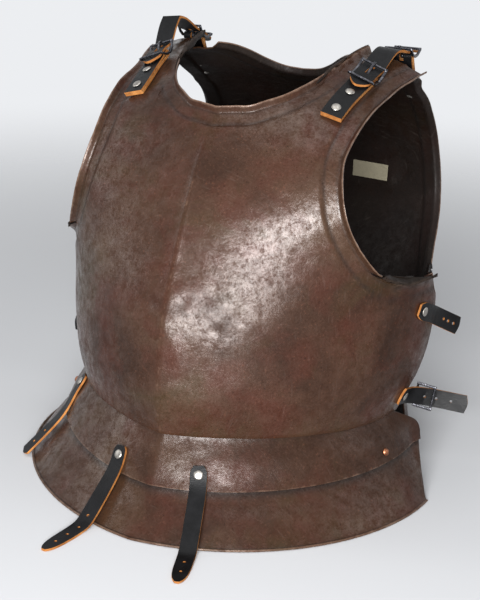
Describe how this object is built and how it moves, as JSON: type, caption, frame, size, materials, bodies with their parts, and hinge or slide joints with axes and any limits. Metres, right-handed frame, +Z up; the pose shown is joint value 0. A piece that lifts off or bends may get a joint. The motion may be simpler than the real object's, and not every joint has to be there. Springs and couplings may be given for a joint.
{
  "type": "cuirass",
  "caption": "Plate cuirass: breastplate and backplate joined by buckled shoulder straps, with a flared skirt of overlapping lames, side straps and hanging straps",
  "frame": {"origin": "middle of the footprint, on the table that the skirts stand on", "axes": "+X to the wearer's left, -Y where the wearer faces, +Z up"},
  "size_m": [0.5366, 0.5558, 0.5058],
  "materials": {
    "steel": "patinated, satin",
    "leather": "satin",
    "nickel": "satin",
    "gunmetal": "polished",
    "copper": "satin",
    "tag": "matte"
  },
  "bodies": {
    "base": {"front_tab_left": "leather", "front_tab_rivet_left_1": "nickel", "front_tab_rivet_left_2": "nickel", "front_buckle_left": "gunmetal", "rear_buckle_left": "gunmetal", "shoulder_strap_left": "leather", "front_tab_right": "leather", "front_tab_rivet_right_1": "nickel", "front_tab_rivet_right_2": "nickel", "front_buckle_right": "gunmetal", "rear_buckle_right": "gunmetal", "shoulder_strap_right": "leather", "skirt_rivet_left": "copper", "skirt_rivet_right": "copper", "side_strap_rivet_left_upper": "nickel", "side_strap_rivet_left_lower": "nickel", "side_strap_rivet_right_upper": "nickel", "side_strap_rivet_right_lower": "nickel", "tasset_rivet_left": "nickel", "tasset_rivet_right": "nickel", "tasset_rivet_outer": "nickel", "breastplate": "steel", "fauld_upper_lame": "steel"},
    "lower_lame": {"fauld_lower_lame": "steel"},
    "backplate": {"backplate": "steel", "rear_skirt_lame": "steel", "inner_tag": "tag", "rear_tab_left": "leather", "rear_tab_rivet_left_1": "nickel", "rear_tab_rivet_left_2": "nickel", "rear_tab_right": "leather", "rear_tab_rivet_right_1": "nickel", "rear_tab_rivet_right_2": "nickel", "rear_skirt_rivet_left": "nickel", "rear_skirt_rivet_right": "nickel", "side_tab_left_upper": "leather", "side_tab_rivet_left_upper": "nickel", "side_tab_right_upper": "leather", "side_tab_rivet_right_upper": "nickel", "side_tab_right_lower": "leather", "side_tab_rivet_right_lower": "nickel"},
    "front_prong_left": {"front_prong_left": "gunmetal"},
    "rear_prong_left": {"rear_prong_left": "gunmetal"},
    "side_strap_left_upper": {"side_strap_left_upper": "leather"},
    "side_strap_left_lower": {"side_strap_left_lower": "leather"},
    "front_prong_right": {"front_prong_right": "gunmetal"},
    "rear_prong_right": {"rear_prong_right": "gunmetal"},
    "side_strap_right_upper": {"side_strap_right_upper": "leather"},
    "side_strap_right_lower": {"side_strap_right_lower": "leather"},
    "side_buckle_left_upper": {"side_buckle_left_upper": "gunmetal"},
    "side_prong_left_upper": {"side_prong_left_upper": "gunmetal"},
    "side_buckle_right_upper": {"side_buckle_right_upper": "gunmetal"},
    "side_prong_right_upper": {"side_prong_right_upper": "gunmetal"},
    "side_buckle_right_lower": {"side_buckle_right_lower": "gunmetal"},
    "side_prong_right_lower": {"side_prong_right_lower": "gunmetal"},
    "loose_buckle": {"loose_buckle": "gunmetal"},
    "tasset_strap_left": {"tasset_strap_left": "leather"},
    "tasset_strap_right": {"tasset_strap_right": "leather"},
    "tasset_strap_outer": {"tasset_strap_outer": "leather"}
  },
  "joints": [
    {"name": "lower_lame_drop", "type": "hinge", "parent": "base", "child": "lower_lame", "pos_m": [0, -0.00264, 0.06149], "axis": [1, 0, 0], "range_deg": [0, 1.5]},
    {"name": "backplate_swing", "type": "hinge", "parent": "base", "child": "backplate", "pos_m": [0, 0.15347, 0.476], "axis": [1, 0, 0], "range_deg": [-6, 12]},
    {"name": "front_prong_left_turn", "type": "hinge", "parent": "base", "child": "front_prong_left", "pos_m": [0.12871, 0.06524, 0.46221], "axis": [0.9402, 0.0085, -0.3405], "range_deg": [0, 20]},
    {"name": "rear_prong_left_turn", "type": "hinge", "parent": "base", "child": "rear_prong_left", "pos_m": [0.138, 0.15347, 0.476], "axis": [-1, 0, 0], "range_deg": [0, 20]},
    {"name": "side_strap_left_upper_swivel", "type": "hinge", "parent": "base", "child": "side_strap_left_upper", "pos_m": [0.22268, 0.04285, 0.21715], "axis": [0.9737, -0.2249, -0.0369], "range_deg": [-4, 12]},
    {"name": "side_strap_left_lower_swivel", "type": "hinge", "parent": "base", "child": "side_strap_left_lower", "pos_m": [0.20686, 0.0455, 0.11066], "axis": [0.9351, -0.0889, -0.3431], "range_deg": [-12, 12]},
    {"name": "front_prong_right_turn", "type": "hinge", "parent": "base", "child": "front_prong_right", "pos_m": [-0.12871, 0.06524, 0.46221], "axis": [0.9402, -0.0085, 0.3405], "range_deg": [0, 20]},
    {"name": "rear_prong_right_turn", "type": "hinge", "parent": "base", "child": "rear_prong_right", "pos_m": [-0.13101, 0.15347, 0.476], "axis": [-1, 0, 0], "range_deg": [0, 20]},
    {"name": "side_strap_right_upper_swivel", "type": "hinge", "parent": "base", "child": "side_strap_right_upper", "pos_m": [-0.22268, 0.04285, 0.21715], "axis": [-0.9737, -0.2249, -0.0369], "range_deg": [-12, 4]},
    {"name": "side_strap_right_lower_swivel", "type": "hinge", "parent": "base", "child": "side_strap_right_lower", "pos_m": [-0.20686, 0.0455, 0.11066], "axis": [-0.9351, -0.0889, -0.3431], "range_deg": [-12, 12]},
    {"name": "side_buckle_left_upper_turn", "type": "hinge", "parent": "backplate", "child": "side_buckle_left_upper", "pos_m": [0.19367, 0.11754, 0.18078], "axis": [0.0718, -0.0213, 0.9972], "range_deg": [-70, 5]},
    {"name": "side_prong_left_upper_turn", "type": "hinge", "parent": "side_buckle_left_upper", "child": "side_prong_left_upper", "pos_m": [0.19367, 0.11754, 0.18078], "axis": [0.0718, -0.0213, 0.9972], "range_deg": [0, 70]},
    {"name": "side_buckle_right_upper_turn", "type": "hinge", "parent": "backplate", "child": "side_buckle_right_upper", "pos_m": [-0.19367, 0.11754, 0.18078], "axis": [0.0718, 0.0213, -0.9972], "range_deg": [-70, 5]},
    {"name": "side_prong_right_upper_turn", "type": "hinge", "parent": "side_buckle_right_upper", "child": "side_prong_right_upper", "pos_m": [-0.19367, 0.11754, 0.18078], "axis": [0.0718, 0.0213, -0.9972], "range_deg": [0, 70]},
    {"name": "side_buckle_right_lower_turn", "type": "hinge", "parent": "backplate", "child": "side_buckle_right_lower", "pos_m": [-0.18596, 0.12256, 0.11782], "axis": [0.1376, 0.0172, -0.9903], "range_deg": [-70, 5]},
    {"name": "side_prong_right_lower_turn", "type": "hinge", "parent": "side_buckle_right_lower", "child": "side_prong_right_lower", "pos_m": [-0.18596, 0.12256, 0.11782], "axis": [0.1376, 0.0172, -0.9903], "range_deg": [0, 70]},
    {"name": "tasset_left_swivel", "type": "hinge", "parent": "base", "child": "tasset_strap_left", "pos_m": [0.04986, -0.15601, 0.06216], "axis": [0.303, -0.8281, 0.4715], "range_deg": [-15, 15]},
    {"name": "tasset_right_swivel", "type": "hinge", "parent": "base", "child": "tasset_strap_right", "pos_m": [-0.04973, -0.15599, 0.06227], "axis": [-0.3028, -0.8283, 0.4714], "range_deg": [-15, 15]},
    {"name": "tasset_outer_swivel", "type": "hinge", "parent": "base", "child": "tasset_strap_outer", "pos_m": [-0.16802, -0.05076, 0.08486], "axis": [-0.6333, -0.4536, 0.627], "range_deg": [-6, 10]},
    {"name": "loose_buckle_slide", "type": "slide", "parent": "side_strap_left_lower", "child": "loose_buckle", "axis": [0.8553, 0.4914, -0.1642], "range_m": [-0.003, 0.001]}
  ]
}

....................

Check each line above for the word "materials", and copy the lines where it appears.

Describe how this object is built and how it moves, as JSON: type, caption, frame, size, materials, bodies with their parts, and hinge or slide joints with axes and any limits. Metres, right-handed frame, +Z up; the pose shown is joint value 0. A piece that lifts off or bends may get a joint. The motion may be simpler than the real object's, and not every joint has to be there. Springs and couplings may be given for a joint.
  "materials": {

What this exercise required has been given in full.